I thanked them and was about to leave when Tejada said, “You know, I just remembered something else she said. One word, just before she went under for good.”
“What word?”
“Reverend.”
“Sure that’s what it was?”
“Pretty sure.” He shook his head sadly and crossed himself. “Knew she was dying, poor lady. Asking for a padre.”
No, I thought as I went out to the car, she hadn’t been asking for a padre. Tejada had misheard: the last word spoken by Marian Erskine hadn’t been reverend.
It had been revenant .
So now I had a pretty good idea of how they’d worked it last night. Manufacture enough raw terror with the right kind of supernatural trappings and you can practically guarantee a weak heart will stop beating without ever laying a hand on the victim. Neat, clean, sadistically bloodless — the so-called perfect crime.
Like hell it was.
Prod Erskine some more now? I decided against it. Marian Erskine’s last words were a piece of evidence against him, but only a small piece. Push him too far too soon, even if I made no direct accusation, and he was liable to sic a lawyer on me.
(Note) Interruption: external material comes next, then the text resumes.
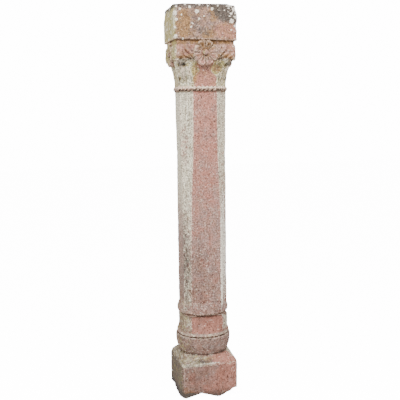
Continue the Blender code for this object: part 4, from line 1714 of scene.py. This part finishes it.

Better idea: he was the strong link, so go after the potential weak link instead.
Melanie Vinson.
If my take on her was accurate, she was a long way from being a mental giant — an easily manipulated follower who’d gone along with the murder scheme out of greed or love or a combination of both. In over her head, and at least a little scared; her twitchiness yesterday in Erskine’s office, on the eve of her part in delivering the deathblow, suggested that.
Fear can be a weapon in serving justice, too, if you use it effectively. Turn hers back on her and it might well crack her wide open. And if she cracked, the odds were good she’d take Erskine down to save herself.
The offices of Peter Erskine, Financial Advisor were locked up tight. I hadn’t expected otherwise, but the building was on my way out of Menlo Park and I had nothing to lose but a few minutes by stopping there first. I programmed Melanie Vinson’s home address into the GPS, followed the disembodied voice’s directions into Palo Alto and through a maze of residential streets not far from the Stanford University campus.
It was after five o’clock and already dark when the voice told me I’d arrived at my destination — a block of facing rows of town-house-style apartments extending back from the street in the shape of a broad horseshoe. Not a new complex, but well maintained, in a neighborhood so thick with shade trees it had a bucolic atmosphere. I’d seen modern rent/lease places like this before, often enough to know that there would be a courtyard with a communal swimming pool and recreation area in the middle of the two wings. Driveways angled up adjacent to each wing, along which were shedlike structures where the tenants parked their cars.
I wedged mine into a spot at the curb across the street. Before I got out, I transferred the voice-activated tape recorder I keep in the glove compartment into my coat pocket. The night was clouding up and a cold wind had begun to blow; I pulled up the collar on my suit coat as I followed a walkway into an open foyer in the front curve of the horseshoe. Melanie Vinson occupied apartment #11; I rang the bell — once, twice, three times, leaning on it the last two. No response. Not home or ducking visitors if she was.
Thanks to Tamara, I had Vinson’s landline and cell numbers written down in my notebook. Landline first: four rings, and an answering machine with one of those smart-ass-cute “you know what to do at the beep” messages kicked in. I clicked off before the beep sounded and tried the cell number: straight to voice mail.